Organisasi-organisasi HAM internasional, termasuk Human Rights Watch dan Amnesty International, menyebut serangan ini sebagai potensi kejahatan perang. Mereka menilai bahwa serangan ganda yang justru mengenai petugas penyelamat merupakan pola tindakan yang sering digunakan dalam konflik dan jelas melanggar hukum humaniter internasional.
Kematian lima jurnalis ini menambah panjang daftar korban awak media di Gaza sejak eskalasi konflik meningkat. Data yang dihimpun menunjukkan puluhan jurnalis telah kehilangan nyawa sejak awal tahun. Kondisi ini membuat dunia media internasional semakin khawatir terhadap keselamatan wartawan yang meliput di zona konflik.
Para jurnalis dianggap sebagai saksi mata penting yang mendokumentasikan realitas perang.

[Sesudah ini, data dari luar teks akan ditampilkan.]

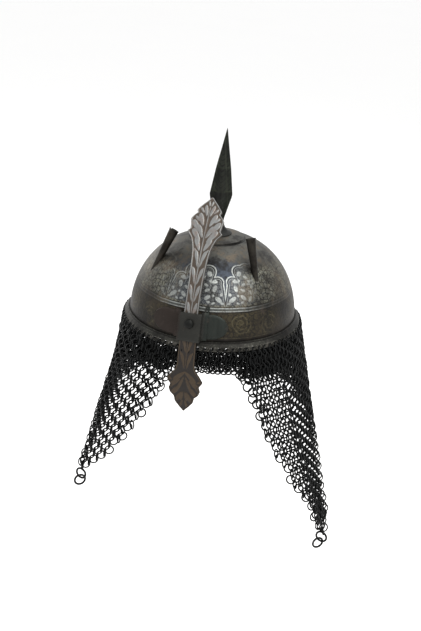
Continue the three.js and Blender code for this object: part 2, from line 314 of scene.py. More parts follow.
def endTree(group, tree, geometry, material):
    realised = tree.node("GeometryNodeRealizeInstances", sockets={0: geometry})
    painted = tree.node("GeometryNodeSetMaterial", sockets={"Geometry": realised, "Material": material})
    end = group.nodes.new("NodeGroupOutput")
    group.links.new(painted.socket, end.inputs[0])


# Puts a tree on an object, sets its inputs by their identifiers and keeps the plain mesh it makes.
def growMesh(made, group, values):
    grown = made.modifiers.new(group.name, "NODES")
    grown.node_group = group
    for item in group.interface.items_tree:
        if item.in_out == "INPUT" and item.name in values:
            grown[item.identifier] = values[item.name]
    return applyModifiers(made)


lengthType, countType, materialType = "NodeSocketFloat", "NodeSocketInt", "NodeSocketMaterial"


# Wire rings at the vertices of the incoming mesh, turned by its "turn" attribute.
def ringTree():
    group, tree, given = geometryTree("wireRings", {
        "Ring radius": (lengthType, 0.0053), "Wire radius": (lengthType, 0.0007),
        "Steps": (countType, 14), "Wire sides": (countType, 5),
        "Unevenness": (lengthType, 0.1), "Seed": (countType, 7), "Material": (materialType, None)})
    circle = tree.node("GeometryNodeCurvePrimitiveCircle", {"mode": "RADIUS"},
                       {"Resolution": given["Steps"], "Radius": given["Ring radius"]})
    wire = tree.node("GeometryNodeCurvePrimitiveCircle", {"mode": "RADIUS"},
                     {"Resolution": given["Wire sides"], "Radius": given["Wire radius"]})
    ring = tree.node("GeometryNodeCurveToMesh", sockets={"Curve": circle, "Profile Curve": wire})
    smooth = tree.node("GeometryNodeSetShadeSmooth", sockets={"Geometry": ring})
    turn = tree.node("GeometryNodeInputNamedAttribute", {"data_type": "FLOAT_VECTOR"}, {"Name": "turn"})
    swing = tree.node("FunctionNodeRandomValue", {"data_type": "FLOAT_VECTOR"},
                      {0: (-1.0, -1.0, -1.0), 1: (1.0, 1.0, 1.0), "Seed": given["Seed"]})
    scaled = tree.node("ShaderNodeVectorMath", {"operation": "SCALE"},
                       {0: swing, "Scale": given["Unevenness"]})
    placed = tree.node("GeometryNodeInstanceOnPoints",
                       sockets={"Points": given["Geometry"], "Instance": smooth, "Rotation": turn})
    uneven = tree.node("GeometryNodeRotateInstances", sockets={"Instances": placed, "Rotation": scaled})
    endTree(group, tree, uneven, given["Material"])
    return group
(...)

Kehadiran mereka bukan hanya untuk menyampaikan informasi, tetapi juga sebagai penjaga kebenaran. Oleh karena itu, setiap serangan yang menewaskan jurnalis dipandang sebagai upaya membungkam suara dan bukti atas pelanggaran kemanusiaan.
Tragedi serangan di Rumah Sakit Nasser menjadi salah satu momen paling kelam dalam eskalasi konflik Israel-Palestina tahun 2025. Hilangnya nyawa lima jurnalis sekaligus dalam satu peristiwa menunjukkan betapa rentannya posisi awak media dalam perang modern.
Meski Israel berusaha membela tindakannya dengan alasan militer, tekanan internasional semakin besar untuk memastikan adanya pertanggungjawaban. Seruan untuk investigasi independen terus menggema, dengan harapan kebenaran bisa terungkap dan keadilan ditegakkan bagi para korban.